No recommendations made.

SR 2.8 Jurisdictions should have the systems in place to receive information and, once it has been received, should send a status message to the sending jurisdictions in accordance with the CRS Status Message XML Schema and the related User Guide.

Findings:

Feedback from Korea’s exchange partners did not raise any concerns with respect to Korea’s receipt of the information and therefore with Korea’s implementation of these requirements.

Based on these findings it was concluded that Korea is fully meeting expectations in relation to the receipt of the information. Korea is encouraged to continue to ensure the ongoing effectiveness of its implementation.

Recommendations:

No recommendations made.

SR 2.9 Jurisdictions should respond to a notification from an exchange partner as referred to in Section 4 of the Model CAA (which may include Status Messages) in accordance with the timelines set out in the Commentary to Section 4 of the Model CAA. In all other cases, jurisdictions should send corrected, amended or additional information received from a Reporting Financial Institution as soon as possible after it has been received.

Findings:

Korea appears ready to respond to notifications and to provide corrected, amended or additional information in a timely manner and no such concerns were raised by Korea’s exchange partners and therefore with respect to Korea’s implementation of these requirements.

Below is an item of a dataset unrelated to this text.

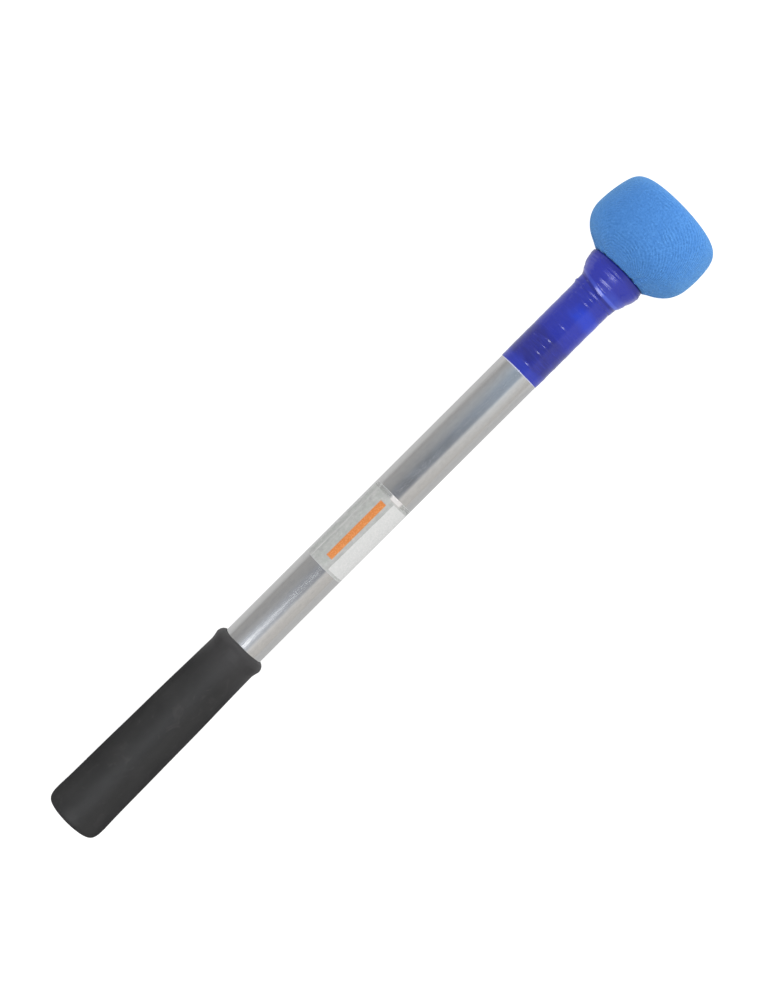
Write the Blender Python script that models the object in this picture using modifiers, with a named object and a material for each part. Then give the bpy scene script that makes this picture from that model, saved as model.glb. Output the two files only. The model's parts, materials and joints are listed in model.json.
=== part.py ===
"""Surdo mallet: an aluminium tube with a rubber grip at one end and a felt head in a knitted cover at the other.

Every piece is modelled upright along the shaft's axis, as it would stand on its butt, and the empty "mallet_axis" then lays the whole mallet on its side, resting on the butt's edge and on the head's widest ring. In the scene, +X runs from the butt to the head, and +Z is up. The origin is at the centre of the bounding box's base.

Dimensions are millimetres; distances along the shaft are measured from the butt.
"""

import math

import bmesh
import bpy
from mathutils import Matrix, Vector

MM = 0.001

# Round pieces have this many sides, and share them, so that a piece inside another keeps an even gap.
SIDES = 40
SMALL_SIDES = 24
# Half a side's turn brings a flat side, not an edge, to the bottom.
HALF_SIDE = math.pi / SIDES

# Shaft: 3/4 in aluminium tube, 16 gauge
TUBE_R = 9.525
TUBE_WALL = 1.59
TUBE_START = 6.0
TUBE_END = 335.0
TUBE_CHAMFER = 0.3

# Grip: closed rubber sleeve
GRIP_BORE_R = 9.65
GRIP_BORE_END = 5.5
BUTT_FLAT_R = 4.0
BUTT_DOME_R = 35.0
BUTT_DOME_EDGE_R = 9.4
BUTT_ROUND_POWER = 0.65
# Its outer side, from the waist to the widest ring: (distance, radius)
GRIP_TAPER = (
    (95.4, 11.44),
    (82.2, 11.68),
    (65.7, 12.08),
    (49.2, 12.33),
    (32.6, 12.60),
    (16.0, 12.78),
    (7.8, 13.05),
)
LIP_R = 12.05
LIP_AT = 98.9
LIP_END = 102.5
LIP_END_R = 9.9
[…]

Based on these findings it was concluded that Korea appears to be meeting expectations in relation to responding to notifications from exchange partners and the sending of corrected, amended or additional information. Korea is encouraged to continue to ensure the ongoing effectiveness of its implementation.

Recommendations:

No recommendations made.

No comments made.

Note

← 1. With Hong Kong (China), Qatar and Singapore. Korea has also activated relationships under the CRS MCAA with Qatar and Singapore.